→ Set exercise
The listing below holds a line with "# The two staples" and a later line with "before = set(bpy.data.objects)". Write out those two lines and every line between them, exactly, and nothing else.

# Start of Data provided

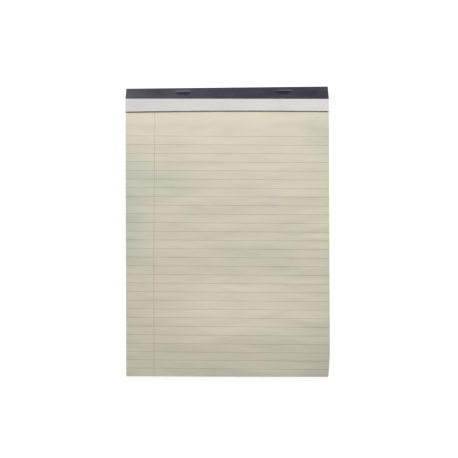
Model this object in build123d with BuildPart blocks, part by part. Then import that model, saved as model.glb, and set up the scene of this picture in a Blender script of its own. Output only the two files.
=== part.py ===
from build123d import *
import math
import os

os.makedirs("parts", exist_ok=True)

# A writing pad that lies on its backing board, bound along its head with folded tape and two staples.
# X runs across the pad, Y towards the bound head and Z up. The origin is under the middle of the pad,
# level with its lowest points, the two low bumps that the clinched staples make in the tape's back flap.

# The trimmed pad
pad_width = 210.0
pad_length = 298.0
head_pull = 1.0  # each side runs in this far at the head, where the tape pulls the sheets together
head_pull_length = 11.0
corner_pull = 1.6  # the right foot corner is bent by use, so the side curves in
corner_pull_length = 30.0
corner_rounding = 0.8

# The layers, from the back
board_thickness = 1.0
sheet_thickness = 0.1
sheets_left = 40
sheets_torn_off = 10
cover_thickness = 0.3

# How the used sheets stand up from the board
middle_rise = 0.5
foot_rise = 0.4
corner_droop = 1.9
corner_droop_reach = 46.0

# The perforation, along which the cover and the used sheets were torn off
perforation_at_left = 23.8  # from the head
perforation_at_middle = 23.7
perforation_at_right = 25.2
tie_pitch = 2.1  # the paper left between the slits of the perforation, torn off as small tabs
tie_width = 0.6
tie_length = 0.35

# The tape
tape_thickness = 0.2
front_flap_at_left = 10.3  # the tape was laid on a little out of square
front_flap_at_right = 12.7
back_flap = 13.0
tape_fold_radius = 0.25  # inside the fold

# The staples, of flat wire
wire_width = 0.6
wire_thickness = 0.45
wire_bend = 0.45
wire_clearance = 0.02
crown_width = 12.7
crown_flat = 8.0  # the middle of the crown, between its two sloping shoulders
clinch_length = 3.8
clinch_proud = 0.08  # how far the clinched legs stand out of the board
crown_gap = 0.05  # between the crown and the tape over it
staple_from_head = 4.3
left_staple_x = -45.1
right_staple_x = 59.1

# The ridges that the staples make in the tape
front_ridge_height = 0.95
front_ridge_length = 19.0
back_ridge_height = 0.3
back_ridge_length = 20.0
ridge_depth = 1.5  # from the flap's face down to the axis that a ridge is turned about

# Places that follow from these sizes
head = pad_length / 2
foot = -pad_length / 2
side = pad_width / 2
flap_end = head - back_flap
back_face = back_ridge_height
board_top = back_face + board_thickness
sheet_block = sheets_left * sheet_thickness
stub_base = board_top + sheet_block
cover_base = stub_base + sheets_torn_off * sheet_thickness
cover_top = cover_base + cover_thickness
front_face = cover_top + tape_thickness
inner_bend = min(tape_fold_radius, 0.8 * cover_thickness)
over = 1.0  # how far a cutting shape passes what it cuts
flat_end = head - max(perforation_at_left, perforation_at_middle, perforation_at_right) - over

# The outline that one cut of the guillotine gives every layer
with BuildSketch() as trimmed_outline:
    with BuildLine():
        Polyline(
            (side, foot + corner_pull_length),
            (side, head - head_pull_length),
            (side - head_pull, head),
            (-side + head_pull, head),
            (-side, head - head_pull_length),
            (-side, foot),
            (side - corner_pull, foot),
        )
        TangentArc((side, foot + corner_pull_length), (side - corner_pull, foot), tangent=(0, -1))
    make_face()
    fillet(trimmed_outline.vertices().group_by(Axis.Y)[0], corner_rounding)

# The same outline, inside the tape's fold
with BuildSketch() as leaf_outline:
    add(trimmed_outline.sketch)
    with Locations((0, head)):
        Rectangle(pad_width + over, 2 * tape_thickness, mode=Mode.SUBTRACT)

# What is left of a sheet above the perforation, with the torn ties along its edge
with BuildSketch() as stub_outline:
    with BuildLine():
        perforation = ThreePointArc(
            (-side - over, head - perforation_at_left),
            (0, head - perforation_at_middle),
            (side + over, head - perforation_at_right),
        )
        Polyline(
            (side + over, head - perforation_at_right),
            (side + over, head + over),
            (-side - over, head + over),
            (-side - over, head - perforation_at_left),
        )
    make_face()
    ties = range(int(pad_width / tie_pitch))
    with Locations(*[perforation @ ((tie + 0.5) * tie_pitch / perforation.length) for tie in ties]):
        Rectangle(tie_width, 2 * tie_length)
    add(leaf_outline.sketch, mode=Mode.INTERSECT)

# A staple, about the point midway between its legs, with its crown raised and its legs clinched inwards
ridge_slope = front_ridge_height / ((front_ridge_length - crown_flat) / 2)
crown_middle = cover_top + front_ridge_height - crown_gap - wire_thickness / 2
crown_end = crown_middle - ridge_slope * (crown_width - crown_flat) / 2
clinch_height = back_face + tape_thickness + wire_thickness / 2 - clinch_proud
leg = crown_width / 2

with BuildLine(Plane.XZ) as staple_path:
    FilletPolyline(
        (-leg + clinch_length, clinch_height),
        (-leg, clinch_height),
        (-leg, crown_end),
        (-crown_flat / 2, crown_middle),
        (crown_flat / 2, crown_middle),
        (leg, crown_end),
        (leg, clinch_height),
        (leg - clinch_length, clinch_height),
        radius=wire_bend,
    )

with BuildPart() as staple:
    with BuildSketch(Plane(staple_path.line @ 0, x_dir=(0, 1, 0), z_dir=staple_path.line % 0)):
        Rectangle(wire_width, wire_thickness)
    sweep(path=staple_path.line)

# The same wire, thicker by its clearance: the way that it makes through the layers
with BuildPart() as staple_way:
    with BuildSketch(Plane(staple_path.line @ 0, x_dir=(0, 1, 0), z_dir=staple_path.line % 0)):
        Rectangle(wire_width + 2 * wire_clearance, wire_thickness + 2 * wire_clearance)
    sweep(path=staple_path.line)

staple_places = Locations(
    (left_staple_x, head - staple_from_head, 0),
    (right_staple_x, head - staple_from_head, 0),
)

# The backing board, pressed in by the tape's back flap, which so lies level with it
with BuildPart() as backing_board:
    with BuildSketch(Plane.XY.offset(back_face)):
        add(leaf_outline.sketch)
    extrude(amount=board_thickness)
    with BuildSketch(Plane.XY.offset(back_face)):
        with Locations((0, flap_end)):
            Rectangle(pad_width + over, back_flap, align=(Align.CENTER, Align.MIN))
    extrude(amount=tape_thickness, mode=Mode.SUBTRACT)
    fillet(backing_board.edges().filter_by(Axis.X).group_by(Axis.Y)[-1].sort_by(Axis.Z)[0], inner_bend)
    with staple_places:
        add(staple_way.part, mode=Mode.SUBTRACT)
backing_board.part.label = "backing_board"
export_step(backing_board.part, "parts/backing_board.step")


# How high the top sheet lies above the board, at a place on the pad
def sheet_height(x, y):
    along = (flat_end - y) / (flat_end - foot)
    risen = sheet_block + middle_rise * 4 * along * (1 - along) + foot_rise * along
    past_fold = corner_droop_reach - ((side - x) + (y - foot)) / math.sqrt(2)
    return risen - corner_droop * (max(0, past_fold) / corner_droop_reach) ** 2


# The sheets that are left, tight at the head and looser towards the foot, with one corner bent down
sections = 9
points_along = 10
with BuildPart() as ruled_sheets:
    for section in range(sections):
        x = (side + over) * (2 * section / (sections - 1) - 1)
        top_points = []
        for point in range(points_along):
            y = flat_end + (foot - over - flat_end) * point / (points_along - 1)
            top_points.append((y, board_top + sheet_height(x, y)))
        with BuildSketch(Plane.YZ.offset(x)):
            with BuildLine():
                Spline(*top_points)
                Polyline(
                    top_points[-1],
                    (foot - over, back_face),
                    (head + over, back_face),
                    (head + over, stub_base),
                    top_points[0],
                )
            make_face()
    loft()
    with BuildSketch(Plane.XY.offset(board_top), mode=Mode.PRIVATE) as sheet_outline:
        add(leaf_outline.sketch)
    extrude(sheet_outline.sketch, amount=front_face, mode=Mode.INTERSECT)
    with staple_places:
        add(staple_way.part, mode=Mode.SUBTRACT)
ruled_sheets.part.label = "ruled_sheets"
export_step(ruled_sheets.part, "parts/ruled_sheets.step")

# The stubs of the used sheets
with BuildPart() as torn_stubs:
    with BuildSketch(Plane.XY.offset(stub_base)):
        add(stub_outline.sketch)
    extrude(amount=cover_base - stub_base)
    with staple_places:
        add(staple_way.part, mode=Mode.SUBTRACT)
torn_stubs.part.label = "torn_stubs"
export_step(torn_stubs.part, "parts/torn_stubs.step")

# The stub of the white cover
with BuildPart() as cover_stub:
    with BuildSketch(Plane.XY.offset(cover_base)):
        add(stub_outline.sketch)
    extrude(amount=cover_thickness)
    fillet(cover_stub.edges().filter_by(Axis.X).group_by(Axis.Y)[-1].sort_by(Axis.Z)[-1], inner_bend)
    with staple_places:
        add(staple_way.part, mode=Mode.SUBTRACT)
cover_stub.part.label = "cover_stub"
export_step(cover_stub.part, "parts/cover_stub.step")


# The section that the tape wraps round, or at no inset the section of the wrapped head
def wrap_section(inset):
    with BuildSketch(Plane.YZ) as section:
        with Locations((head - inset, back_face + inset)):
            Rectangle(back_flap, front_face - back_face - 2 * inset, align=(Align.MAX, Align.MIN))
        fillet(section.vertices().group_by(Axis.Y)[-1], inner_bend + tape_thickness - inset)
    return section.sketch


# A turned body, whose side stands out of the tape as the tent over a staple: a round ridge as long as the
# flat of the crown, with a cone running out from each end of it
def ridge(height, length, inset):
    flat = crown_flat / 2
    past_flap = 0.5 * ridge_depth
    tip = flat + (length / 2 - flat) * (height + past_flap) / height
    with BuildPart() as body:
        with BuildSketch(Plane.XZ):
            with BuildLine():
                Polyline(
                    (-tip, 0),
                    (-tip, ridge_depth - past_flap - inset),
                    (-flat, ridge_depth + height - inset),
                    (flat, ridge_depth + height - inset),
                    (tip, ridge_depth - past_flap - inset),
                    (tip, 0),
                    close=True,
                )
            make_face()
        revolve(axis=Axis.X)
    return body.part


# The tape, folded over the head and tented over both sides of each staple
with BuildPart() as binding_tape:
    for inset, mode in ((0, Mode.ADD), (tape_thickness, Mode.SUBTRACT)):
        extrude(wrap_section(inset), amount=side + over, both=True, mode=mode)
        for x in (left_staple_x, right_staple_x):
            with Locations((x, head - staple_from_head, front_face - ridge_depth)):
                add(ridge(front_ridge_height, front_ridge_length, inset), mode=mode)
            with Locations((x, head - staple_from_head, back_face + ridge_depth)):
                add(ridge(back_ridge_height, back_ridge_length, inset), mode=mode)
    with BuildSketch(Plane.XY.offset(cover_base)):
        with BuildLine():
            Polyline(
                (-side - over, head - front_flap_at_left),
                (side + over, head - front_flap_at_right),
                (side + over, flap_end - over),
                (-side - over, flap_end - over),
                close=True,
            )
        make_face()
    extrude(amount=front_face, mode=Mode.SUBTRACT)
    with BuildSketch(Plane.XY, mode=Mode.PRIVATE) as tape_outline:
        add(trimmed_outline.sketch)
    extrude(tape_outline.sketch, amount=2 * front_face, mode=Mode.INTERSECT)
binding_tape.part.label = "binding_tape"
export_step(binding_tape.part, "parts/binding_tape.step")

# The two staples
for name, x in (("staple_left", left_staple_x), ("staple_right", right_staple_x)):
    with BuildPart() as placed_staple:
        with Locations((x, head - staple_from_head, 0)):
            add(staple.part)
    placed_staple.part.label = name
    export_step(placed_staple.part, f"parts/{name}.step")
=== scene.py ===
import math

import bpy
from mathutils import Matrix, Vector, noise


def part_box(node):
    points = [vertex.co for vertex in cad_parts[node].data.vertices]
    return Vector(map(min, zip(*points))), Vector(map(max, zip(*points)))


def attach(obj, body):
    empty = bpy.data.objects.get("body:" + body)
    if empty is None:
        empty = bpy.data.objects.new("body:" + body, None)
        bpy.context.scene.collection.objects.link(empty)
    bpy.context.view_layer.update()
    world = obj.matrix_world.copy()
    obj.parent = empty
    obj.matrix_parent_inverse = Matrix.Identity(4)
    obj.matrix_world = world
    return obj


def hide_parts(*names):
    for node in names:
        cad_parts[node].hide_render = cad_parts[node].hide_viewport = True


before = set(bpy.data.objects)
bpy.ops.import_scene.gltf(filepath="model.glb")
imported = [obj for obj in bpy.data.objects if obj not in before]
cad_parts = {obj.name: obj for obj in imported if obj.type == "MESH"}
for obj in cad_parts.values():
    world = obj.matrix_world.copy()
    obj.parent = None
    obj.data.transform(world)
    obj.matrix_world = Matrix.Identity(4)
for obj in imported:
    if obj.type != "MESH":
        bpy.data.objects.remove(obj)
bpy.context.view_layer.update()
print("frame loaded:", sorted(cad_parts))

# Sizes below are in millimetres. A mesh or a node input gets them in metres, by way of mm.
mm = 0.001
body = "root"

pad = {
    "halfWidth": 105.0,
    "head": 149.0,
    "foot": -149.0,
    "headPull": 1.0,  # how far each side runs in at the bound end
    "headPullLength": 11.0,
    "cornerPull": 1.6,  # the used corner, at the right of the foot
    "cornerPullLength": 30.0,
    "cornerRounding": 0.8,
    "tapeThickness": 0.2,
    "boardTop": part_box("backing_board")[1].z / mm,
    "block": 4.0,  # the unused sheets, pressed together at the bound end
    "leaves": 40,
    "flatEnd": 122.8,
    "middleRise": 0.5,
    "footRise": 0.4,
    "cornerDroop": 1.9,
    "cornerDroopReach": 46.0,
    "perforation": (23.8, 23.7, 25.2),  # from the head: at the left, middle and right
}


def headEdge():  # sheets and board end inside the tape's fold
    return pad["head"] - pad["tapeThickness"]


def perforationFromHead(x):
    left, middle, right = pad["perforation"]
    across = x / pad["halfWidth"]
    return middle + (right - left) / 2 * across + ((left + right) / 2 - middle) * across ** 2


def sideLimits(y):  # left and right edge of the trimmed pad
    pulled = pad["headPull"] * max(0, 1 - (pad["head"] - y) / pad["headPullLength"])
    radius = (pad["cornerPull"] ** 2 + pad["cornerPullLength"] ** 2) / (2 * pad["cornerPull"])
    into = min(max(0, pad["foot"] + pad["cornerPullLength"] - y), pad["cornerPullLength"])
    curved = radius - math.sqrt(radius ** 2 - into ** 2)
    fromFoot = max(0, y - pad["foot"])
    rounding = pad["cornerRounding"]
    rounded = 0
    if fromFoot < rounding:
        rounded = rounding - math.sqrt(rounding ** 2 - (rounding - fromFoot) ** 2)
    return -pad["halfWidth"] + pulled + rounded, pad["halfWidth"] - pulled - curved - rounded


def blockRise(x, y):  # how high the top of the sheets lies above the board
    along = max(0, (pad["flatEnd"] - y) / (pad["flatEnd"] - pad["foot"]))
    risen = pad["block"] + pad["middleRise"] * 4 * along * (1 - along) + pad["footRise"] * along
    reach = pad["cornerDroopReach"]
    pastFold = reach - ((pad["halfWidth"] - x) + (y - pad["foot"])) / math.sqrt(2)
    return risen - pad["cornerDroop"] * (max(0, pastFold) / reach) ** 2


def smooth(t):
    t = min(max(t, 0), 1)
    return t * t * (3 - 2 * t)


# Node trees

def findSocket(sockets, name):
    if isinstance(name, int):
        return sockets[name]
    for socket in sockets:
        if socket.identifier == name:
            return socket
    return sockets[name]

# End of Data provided
# Start of Data provided

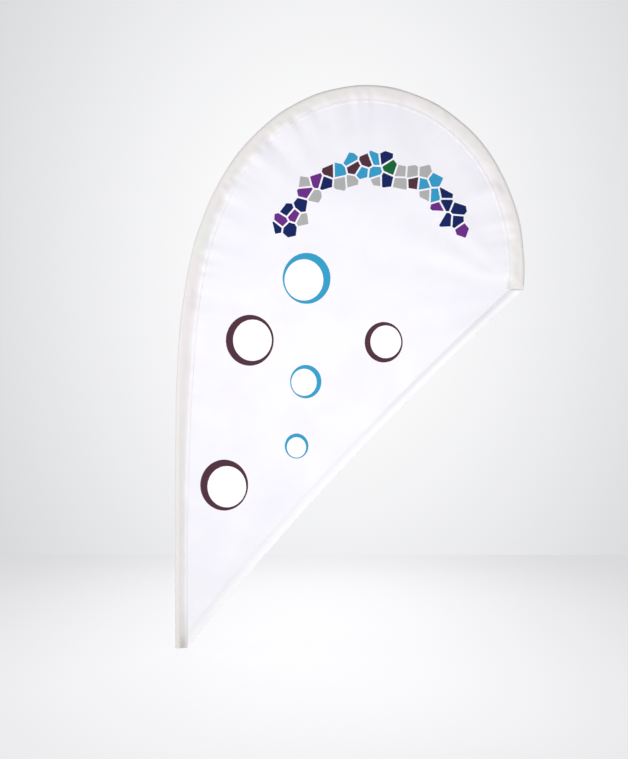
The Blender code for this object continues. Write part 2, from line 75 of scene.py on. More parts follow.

# End of Data provided

→ Answer to the task
# The two staples
for name, x in (("staple_left", left_staple_x), ("staple_right", right_staple_x)):
    with BuildPart() as placed_staple:
        with Locations((x, head - staple_from_head, 0)):
            add(staple.part)
    placed_staple.part.label = name
    export_step(placed_staple.part, f"parts/{name}.step")
=== scene.py ===
import math

import bpy
from mathutils import Matrix, Vector, noise


def part_box(node):
    points = [vertex.co for vertex in cad_parts[node].data.vertices]
    return Vector(map(min, zip(*points))), Vector(map(max, zip(*points)))


def attach(obj, body):
    empty = bpy.data.objects.get("body:" + body)
    if empty is None:
        empty = bpy.data.objects.new("body:" + body, None)
        bpy.context.scene.collection.objects.link(empty)
    bpy.context.view_layer.update()
    world = obj.matrix_world.copy()
    obj.parent = empty
    obj.matrix_parent_inverse = Matrix.Identity(4)
    obj.matrix_world = world
    return obj


def hide_parts(*names):
    for node in names:
        cad_parts[node].hide_render = cad_parts[node].hide_viewport = True


before = set(bpy.data.objects)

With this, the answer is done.